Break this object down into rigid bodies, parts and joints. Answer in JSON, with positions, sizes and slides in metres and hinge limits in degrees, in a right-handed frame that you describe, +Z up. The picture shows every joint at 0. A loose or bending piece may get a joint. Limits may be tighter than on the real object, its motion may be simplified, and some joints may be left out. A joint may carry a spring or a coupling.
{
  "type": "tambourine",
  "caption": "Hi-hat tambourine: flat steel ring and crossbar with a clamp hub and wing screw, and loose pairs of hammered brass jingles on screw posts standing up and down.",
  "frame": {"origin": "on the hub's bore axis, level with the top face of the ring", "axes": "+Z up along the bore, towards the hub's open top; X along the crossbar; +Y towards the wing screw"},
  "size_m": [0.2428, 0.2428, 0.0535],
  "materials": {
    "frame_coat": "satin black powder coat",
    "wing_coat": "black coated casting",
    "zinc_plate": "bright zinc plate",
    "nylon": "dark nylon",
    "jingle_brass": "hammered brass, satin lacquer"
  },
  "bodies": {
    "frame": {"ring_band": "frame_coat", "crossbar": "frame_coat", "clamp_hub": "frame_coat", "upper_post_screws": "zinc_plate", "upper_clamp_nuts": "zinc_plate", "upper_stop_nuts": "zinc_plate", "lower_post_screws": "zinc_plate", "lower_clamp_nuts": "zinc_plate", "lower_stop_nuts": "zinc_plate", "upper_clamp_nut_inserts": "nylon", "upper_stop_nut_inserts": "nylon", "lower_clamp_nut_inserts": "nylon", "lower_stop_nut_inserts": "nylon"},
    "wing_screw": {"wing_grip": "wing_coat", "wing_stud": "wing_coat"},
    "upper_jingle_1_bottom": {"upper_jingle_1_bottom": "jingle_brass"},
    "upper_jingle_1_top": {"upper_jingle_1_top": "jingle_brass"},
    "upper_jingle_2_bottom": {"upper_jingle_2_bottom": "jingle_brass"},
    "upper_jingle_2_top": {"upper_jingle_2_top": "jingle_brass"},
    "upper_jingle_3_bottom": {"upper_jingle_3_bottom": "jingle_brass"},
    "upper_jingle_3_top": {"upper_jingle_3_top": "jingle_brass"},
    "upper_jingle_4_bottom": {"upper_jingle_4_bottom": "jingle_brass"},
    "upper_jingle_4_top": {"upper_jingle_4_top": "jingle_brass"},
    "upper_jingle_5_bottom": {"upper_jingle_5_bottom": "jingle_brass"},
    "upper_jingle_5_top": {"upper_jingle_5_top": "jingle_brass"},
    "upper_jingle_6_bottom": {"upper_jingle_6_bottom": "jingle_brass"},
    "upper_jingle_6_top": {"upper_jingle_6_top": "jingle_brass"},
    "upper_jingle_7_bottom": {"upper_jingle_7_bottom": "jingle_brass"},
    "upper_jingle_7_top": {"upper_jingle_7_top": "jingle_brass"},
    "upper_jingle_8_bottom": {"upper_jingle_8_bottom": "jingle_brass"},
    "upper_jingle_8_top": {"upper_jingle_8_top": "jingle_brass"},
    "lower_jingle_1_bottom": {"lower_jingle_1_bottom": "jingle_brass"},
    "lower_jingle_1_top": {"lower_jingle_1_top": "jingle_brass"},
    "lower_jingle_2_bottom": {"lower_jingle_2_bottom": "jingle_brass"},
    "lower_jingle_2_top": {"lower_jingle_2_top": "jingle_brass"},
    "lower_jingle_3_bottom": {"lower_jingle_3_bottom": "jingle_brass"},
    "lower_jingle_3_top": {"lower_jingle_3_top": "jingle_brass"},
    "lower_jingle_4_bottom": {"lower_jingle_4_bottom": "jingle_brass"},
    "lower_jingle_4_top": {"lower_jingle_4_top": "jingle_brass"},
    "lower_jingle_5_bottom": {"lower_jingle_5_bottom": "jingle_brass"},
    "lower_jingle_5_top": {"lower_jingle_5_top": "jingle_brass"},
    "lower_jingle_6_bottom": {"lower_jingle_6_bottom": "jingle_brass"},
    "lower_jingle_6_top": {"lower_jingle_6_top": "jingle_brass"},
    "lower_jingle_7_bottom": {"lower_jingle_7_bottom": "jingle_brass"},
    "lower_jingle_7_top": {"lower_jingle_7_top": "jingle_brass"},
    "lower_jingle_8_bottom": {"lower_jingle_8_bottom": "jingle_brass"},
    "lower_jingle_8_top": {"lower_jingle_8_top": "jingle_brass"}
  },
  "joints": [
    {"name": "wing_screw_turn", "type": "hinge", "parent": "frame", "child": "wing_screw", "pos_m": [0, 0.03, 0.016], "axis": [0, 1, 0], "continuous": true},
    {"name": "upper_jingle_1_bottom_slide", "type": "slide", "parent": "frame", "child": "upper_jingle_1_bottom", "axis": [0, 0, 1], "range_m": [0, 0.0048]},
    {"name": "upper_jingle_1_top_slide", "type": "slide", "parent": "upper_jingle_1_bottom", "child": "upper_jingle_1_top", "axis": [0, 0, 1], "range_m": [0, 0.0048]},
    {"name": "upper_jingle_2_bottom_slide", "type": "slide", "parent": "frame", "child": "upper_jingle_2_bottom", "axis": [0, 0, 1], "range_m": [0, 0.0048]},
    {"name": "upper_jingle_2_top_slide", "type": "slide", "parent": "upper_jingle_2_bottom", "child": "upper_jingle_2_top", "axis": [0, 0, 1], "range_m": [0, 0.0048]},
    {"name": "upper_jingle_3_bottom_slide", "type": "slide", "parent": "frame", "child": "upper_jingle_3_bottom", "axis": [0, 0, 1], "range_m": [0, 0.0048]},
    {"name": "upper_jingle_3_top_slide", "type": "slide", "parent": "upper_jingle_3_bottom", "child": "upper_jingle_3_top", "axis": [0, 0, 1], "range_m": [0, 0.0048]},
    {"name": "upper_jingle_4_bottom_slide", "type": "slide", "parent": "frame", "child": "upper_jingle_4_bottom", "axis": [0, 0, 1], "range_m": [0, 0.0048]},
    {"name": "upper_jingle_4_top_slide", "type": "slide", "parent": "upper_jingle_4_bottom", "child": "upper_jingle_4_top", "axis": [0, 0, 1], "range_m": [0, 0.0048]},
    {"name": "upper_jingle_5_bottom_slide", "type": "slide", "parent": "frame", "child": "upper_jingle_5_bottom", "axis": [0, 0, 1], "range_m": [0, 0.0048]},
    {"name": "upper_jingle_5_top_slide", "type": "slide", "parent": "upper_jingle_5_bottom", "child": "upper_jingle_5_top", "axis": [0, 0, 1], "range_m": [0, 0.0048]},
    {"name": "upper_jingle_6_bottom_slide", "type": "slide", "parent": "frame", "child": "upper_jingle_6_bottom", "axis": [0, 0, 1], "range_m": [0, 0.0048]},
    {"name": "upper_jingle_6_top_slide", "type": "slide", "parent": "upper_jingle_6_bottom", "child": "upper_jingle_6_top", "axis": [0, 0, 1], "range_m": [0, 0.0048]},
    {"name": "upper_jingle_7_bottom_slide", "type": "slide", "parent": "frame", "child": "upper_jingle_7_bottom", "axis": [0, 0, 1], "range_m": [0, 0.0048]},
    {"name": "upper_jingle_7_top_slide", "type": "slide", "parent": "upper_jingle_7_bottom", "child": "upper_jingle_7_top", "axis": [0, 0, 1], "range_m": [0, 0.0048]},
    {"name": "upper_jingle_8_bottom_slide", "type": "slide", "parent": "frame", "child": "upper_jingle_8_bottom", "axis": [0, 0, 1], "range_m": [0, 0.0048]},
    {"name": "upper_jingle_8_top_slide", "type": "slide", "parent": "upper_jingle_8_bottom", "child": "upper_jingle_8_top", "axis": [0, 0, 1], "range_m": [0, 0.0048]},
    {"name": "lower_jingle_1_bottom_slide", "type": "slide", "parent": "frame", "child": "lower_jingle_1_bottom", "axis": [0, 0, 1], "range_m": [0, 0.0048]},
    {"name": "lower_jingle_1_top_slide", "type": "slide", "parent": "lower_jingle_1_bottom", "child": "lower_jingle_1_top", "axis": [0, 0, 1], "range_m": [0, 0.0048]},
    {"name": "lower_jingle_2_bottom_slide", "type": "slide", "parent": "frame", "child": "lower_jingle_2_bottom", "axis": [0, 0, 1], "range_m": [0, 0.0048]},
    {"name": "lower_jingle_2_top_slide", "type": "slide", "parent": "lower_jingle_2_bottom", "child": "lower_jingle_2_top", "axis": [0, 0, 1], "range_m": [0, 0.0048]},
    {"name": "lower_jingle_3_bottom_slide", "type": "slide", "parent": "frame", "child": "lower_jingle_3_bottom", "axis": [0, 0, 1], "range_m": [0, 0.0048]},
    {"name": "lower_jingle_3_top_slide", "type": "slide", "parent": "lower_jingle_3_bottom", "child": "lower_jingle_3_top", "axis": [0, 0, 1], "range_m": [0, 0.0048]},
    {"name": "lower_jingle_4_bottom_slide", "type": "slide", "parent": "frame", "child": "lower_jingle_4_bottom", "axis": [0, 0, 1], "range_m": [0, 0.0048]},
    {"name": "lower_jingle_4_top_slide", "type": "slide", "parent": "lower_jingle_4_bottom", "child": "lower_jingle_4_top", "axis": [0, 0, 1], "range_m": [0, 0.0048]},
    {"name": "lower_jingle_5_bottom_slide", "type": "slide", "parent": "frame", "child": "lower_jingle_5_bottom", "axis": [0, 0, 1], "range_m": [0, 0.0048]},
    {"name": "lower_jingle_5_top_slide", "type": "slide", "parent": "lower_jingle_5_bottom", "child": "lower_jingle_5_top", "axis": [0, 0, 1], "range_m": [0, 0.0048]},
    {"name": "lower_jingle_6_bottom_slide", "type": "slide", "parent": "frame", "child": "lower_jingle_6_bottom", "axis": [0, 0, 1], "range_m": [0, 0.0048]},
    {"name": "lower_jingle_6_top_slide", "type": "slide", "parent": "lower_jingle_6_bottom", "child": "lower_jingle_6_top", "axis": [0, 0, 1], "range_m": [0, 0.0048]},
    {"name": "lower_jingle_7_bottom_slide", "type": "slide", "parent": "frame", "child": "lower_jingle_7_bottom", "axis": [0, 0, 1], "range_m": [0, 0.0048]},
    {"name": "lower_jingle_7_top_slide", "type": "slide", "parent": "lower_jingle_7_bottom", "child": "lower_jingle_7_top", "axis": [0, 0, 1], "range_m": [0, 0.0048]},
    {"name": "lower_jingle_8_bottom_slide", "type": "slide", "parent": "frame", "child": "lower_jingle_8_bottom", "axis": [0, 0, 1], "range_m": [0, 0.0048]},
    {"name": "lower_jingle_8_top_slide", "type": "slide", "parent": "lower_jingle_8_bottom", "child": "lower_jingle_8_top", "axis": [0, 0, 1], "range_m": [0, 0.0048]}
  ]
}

....

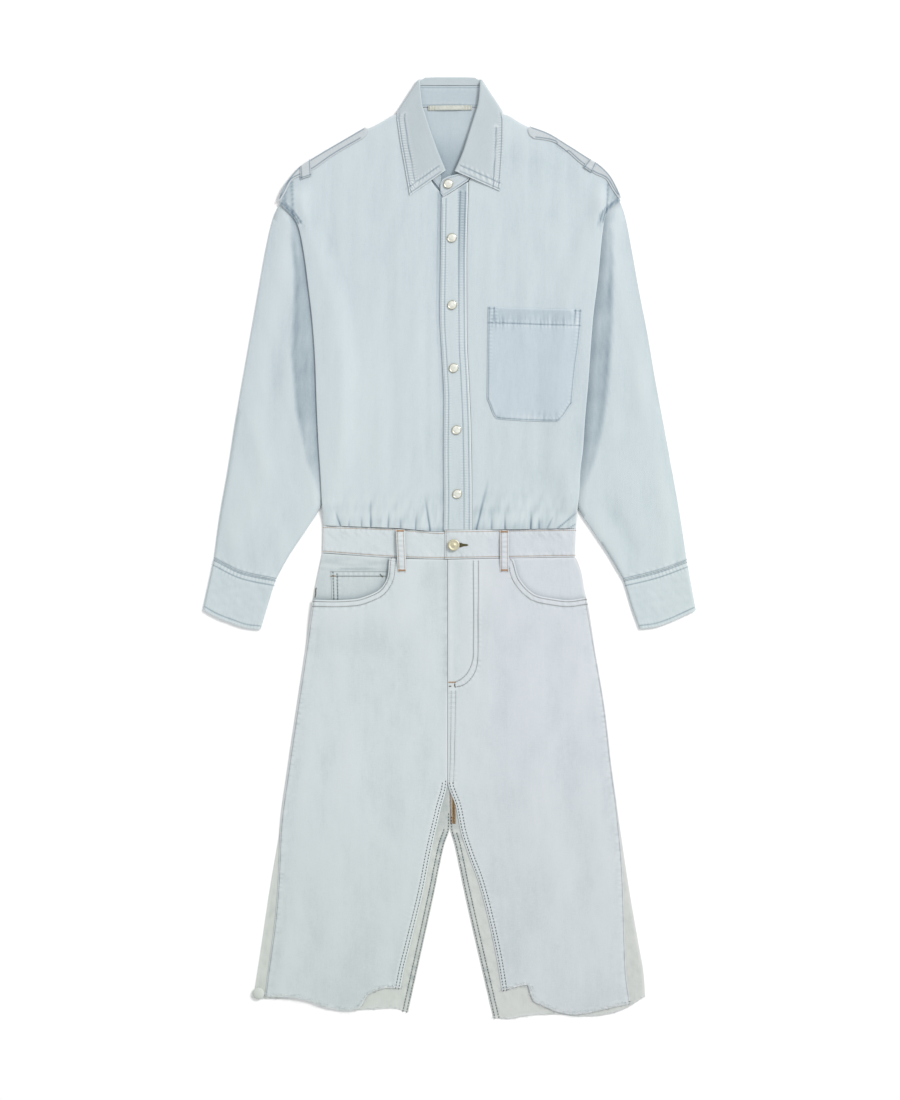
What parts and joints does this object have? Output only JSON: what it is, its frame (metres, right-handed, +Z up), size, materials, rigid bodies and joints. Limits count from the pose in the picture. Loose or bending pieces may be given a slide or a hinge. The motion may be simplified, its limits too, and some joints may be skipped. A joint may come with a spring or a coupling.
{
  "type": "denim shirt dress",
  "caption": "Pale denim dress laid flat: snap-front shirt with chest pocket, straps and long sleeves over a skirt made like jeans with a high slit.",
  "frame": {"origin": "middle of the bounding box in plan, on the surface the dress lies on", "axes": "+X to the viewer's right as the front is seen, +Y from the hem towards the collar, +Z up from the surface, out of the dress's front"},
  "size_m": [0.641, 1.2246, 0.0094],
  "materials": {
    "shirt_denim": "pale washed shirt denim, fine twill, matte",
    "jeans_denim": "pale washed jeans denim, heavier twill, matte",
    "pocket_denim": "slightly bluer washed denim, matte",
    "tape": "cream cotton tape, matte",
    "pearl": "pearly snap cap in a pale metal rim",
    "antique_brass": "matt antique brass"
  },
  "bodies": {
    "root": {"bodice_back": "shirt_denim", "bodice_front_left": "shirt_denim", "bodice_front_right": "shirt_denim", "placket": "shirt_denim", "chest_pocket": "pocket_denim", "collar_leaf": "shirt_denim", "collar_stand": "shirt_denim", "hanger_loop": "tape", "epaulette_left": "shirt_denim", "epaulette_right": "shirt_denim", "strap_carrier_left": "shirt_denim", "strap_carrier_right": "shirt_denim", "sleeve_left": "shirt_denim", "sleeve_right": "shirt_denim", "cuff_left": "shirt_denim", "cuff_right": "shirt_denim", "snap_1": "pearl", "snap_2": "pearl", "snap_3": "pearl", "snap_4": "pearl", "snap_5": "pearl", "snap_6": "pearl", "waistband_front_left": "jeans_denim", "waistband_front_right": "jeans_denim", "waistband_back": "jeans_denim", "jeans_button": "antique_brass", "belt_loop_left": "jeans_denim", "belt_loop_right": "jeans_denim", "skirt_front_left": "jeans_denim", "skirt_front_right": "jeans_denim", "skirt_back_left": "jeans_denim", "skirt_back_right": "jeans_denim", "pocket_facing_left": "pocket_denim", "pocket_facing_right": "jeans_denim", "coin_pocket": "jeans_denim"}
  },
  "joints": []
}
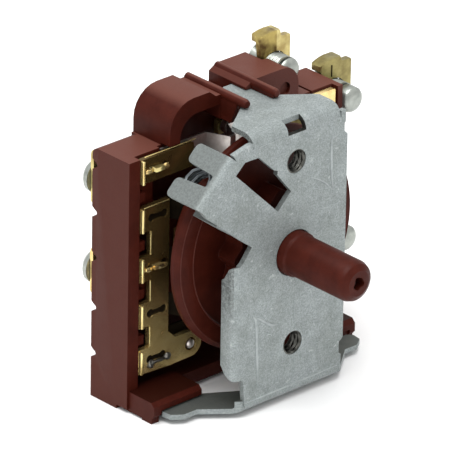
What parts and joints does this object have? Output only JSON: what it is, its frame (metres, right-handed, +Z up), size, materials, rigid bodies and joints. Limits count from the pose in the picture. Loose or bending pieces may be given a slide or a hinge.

....

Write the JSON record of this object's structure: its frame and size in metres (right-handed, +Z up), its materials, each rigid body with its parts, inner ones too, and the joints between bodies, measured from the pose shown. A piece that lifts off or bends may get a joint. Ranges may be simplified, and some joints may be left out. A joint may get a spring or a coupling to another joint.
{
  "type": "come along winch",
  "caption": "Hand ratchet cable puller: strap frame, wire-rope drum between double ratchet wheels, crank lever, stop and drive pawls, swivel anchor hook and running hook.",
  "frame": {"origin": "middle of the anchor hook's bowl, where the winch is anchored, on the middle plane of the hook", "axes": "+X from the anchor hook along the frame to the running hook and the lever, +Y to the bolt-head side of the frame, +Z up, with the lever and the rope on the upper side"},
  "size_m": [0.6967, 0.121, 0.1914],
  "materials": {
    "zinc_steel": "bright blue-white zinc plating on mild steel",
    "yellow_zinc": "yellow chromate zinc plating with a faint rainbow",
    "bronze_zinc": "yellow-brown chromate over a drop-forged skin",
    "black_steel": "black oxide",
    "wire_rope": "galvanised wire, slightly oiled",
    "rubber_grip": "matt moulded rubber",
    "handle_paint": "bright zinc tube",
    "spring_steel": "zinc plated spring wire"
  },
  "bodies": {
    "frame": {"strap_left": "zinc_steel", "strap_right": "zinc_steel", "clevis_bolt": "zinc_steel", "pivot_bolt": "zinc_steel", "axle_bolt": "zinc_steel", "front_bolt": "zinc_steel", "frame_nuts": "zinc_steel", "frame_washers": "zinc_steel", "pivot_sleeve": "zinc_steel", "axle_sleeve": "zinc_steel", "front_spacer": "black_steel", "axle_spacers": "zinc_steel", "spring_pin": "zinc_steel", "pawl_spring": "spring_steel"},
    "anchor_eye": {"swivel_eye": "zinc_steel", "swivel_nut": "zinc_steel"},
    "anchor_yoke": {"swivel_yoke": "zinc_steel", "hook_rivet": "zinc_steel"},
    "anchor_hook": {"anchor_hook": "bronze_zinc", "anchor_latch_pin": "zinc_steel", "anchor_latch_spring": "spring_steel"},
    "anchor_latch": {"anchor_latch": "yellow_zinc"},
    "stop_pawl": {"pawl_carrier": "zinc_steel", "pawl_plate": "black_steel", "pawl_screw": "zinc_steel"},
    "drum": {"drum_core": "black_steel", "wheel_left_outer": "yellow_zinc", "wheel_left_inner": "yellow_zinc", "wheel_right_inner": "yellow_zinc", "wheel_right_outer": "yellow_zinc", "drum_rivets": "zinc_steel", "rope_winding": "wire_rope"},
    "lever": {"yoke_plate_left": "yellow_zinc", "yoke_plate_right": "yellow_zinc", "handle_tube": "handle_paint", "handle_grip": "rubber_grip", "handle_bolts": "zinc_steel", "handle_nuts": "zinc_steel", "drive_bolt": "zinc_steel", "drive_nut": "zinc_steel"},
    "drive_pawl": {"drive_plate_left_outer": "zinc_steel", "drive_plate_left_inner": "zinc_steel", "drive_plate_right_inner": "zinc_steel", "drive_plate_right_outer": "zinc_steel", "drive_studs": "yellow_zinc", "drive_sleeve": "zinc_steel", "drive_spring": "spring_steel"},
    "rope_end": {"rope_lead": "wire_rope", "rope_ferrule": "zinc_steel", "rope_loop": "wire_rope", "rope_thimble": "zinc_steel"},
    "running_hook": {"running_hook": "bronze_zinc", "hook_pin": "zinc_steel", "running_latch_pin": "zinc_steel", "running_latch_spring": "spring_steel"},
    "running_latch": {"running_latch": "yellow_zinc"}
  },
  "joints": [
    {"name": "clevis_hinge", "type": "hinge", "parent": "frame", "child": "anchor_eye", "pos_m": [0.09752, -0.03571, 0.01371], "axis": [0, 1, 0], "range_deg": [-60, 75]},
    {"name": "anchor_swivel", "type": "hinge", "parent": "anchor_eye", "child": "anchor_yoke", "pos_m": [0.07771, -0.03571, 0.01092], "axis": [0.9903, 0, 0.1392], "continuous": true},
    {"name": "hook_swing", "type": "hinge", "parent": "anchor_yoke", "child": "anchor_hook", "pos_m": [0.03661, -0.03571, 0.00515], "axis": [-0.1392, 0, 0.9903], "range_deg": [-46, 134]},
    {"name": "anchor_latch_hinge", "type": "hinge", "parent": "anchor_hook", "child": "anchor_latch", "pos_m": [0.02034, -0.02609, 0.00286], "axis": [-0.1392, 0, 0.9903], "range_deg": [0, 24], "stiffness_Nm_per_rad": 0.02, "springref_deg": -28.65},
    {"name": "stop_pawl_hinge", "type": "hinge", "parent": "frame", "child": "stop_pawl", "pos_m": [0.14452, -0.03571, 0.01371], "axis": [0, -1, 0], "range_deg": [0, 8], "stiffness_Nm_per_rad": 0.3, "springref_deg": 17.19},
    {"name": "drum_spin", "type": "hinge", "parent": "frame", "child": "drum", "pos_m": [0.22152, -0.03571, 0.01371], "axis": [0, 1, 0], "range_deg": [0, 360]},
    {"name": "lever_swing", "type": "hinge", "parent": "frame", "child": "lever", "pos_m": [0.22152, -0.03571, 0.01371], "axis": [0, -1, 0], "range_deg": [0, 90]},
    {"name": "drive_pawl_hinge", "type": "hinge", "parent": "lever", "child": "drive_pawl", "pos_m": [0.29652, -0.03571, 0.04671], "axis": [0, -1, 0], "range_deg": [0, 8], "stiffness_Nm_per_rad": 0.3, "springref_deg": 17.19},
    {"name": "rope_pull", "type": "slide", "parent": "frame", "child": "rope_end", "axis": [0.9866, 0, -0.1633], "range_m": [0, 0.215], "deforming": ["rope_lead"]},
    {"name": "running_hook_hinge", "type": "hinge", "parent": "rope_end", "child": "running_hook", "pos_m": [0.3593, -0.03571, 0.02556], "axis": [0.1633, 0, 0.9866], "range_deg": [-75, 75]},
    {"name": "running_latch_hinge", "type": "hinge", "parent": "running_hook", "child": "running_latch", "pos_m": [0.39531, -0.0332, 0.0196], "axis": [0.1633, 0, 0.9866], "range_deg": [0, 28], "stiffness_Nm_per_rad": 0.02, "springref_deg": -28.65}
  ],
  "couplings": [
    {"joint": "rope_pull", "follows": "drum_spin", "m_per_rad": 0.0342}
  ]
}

....

Brief: Tell how many lines contain the word "handed", using only the number.

Task result: 4